* _WHAT YOU ARE ASKED TO DO_
Reproduce the following material exactly, including every line.

* _DATA RECORDS_

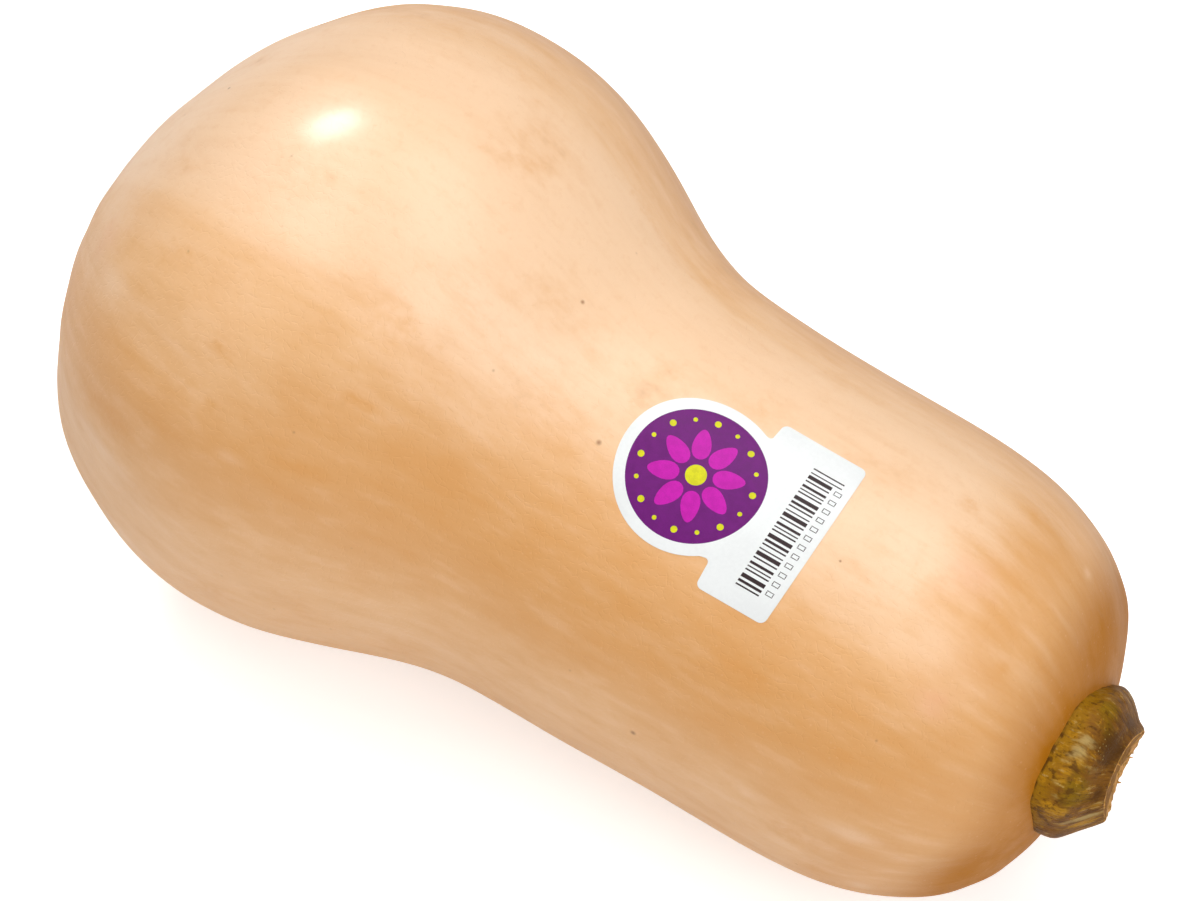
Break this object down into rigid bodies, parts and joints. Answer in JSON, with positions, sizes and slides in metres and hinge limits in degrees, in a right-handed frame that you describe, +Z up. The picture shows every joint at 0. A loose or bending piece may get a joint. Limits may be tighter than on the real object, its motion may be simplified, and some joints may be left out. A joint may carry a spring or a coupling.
{
  "type": "butternut squash",
  "caption": "Whole butternut squash lying on its side, with a round bulb, a thick neck, a cut woody stem and a small paper label.",
  "frame": {"origin": "middle of the footprint, on the ground plane the squash lies on", "axes": "+X along the length toward the stem, +Z up, -Y the side turned to the picture's camera"},
  "size_m": [0.2148, 0.1218, 0.1219],
  "materials": {
    "skin": "smooth waxy fruit skin with a soft sheen",
    "stem_cork": "corky olive-brown stem with a raw cut end",
    "label_paper": "coated white paper"
  },
  "bodies": {
    "root": {"fruit": "skin", "stem": "stem_cork", "label": "label_paper"}
  },
  "joints": []
}
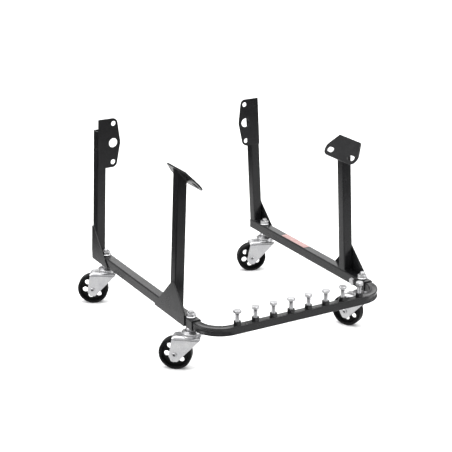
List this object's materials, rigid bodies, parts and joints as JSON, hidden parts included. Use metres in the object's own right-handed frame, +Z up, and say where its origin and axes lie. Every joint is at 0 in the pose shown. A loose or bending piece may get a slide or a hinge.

* _PROBLEM SOLUTION_
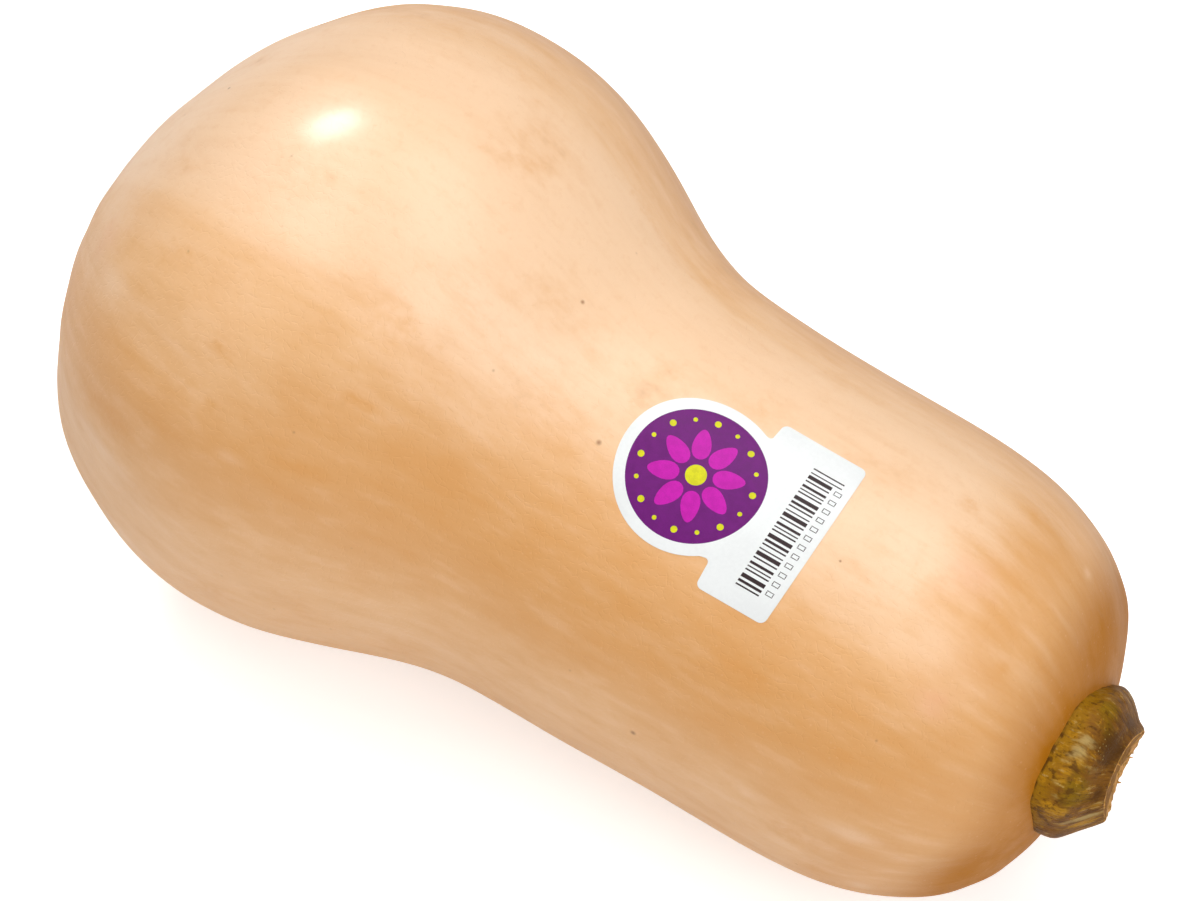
Break this object down into rigid bodies, parts and joints. Answer in JSON, with positions, sizes and slides in metres and hinge limits in degrees, in a right-handed frame that you describe, +Z up. The picture shows every joint at 0. A loose or bending piece may get a joint. Limits may be tighter than on the real object, its motion may be simplified, and some joints may be left out. A joint may carry a spring or a coupling.
{
  "type": "butternut squash",
  "caption": "Whole butternut squash lying on its side, with a round bulb, a thick neck, a cut woody stem and a small paper label.",
  "frame": {"origin": "middle of the footprint, on the ground plane the squash lies on", "axes": "+X along the length toward the stem, +Z up, -Y the side turned to the picture's camera"},
  "size_m": [0.2148, 0.1218, 0.1219],
  "materials": {
    "skin": "smooth waxy fruit skin with a soft sheen",
    "stem_cork": "corky olive-brown stem with a raw cut end",
    "label_paper": "coated white paper"
  },
  "bodies": {
    "root": {"fruit": "skin", "stem": "stem_cork", "label": "label_paper"}
  },
  "joints": []
}
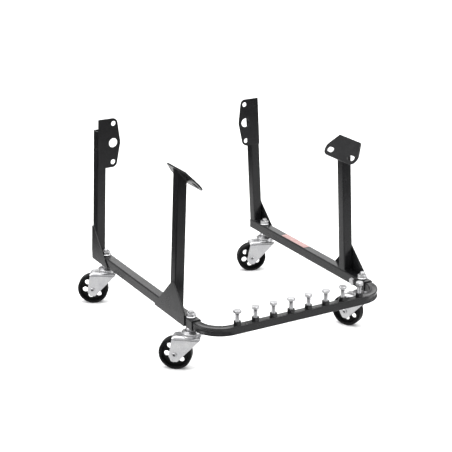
List this object's materials, rigid bodies, parts and joints as JSON, hidden parts included. Use metres in the object's own right-handed frame, +Z up, and say where its origin and axes lie. Every joint is at 0 in the pose shown. A loose or bending piece may get a slide or a hinge.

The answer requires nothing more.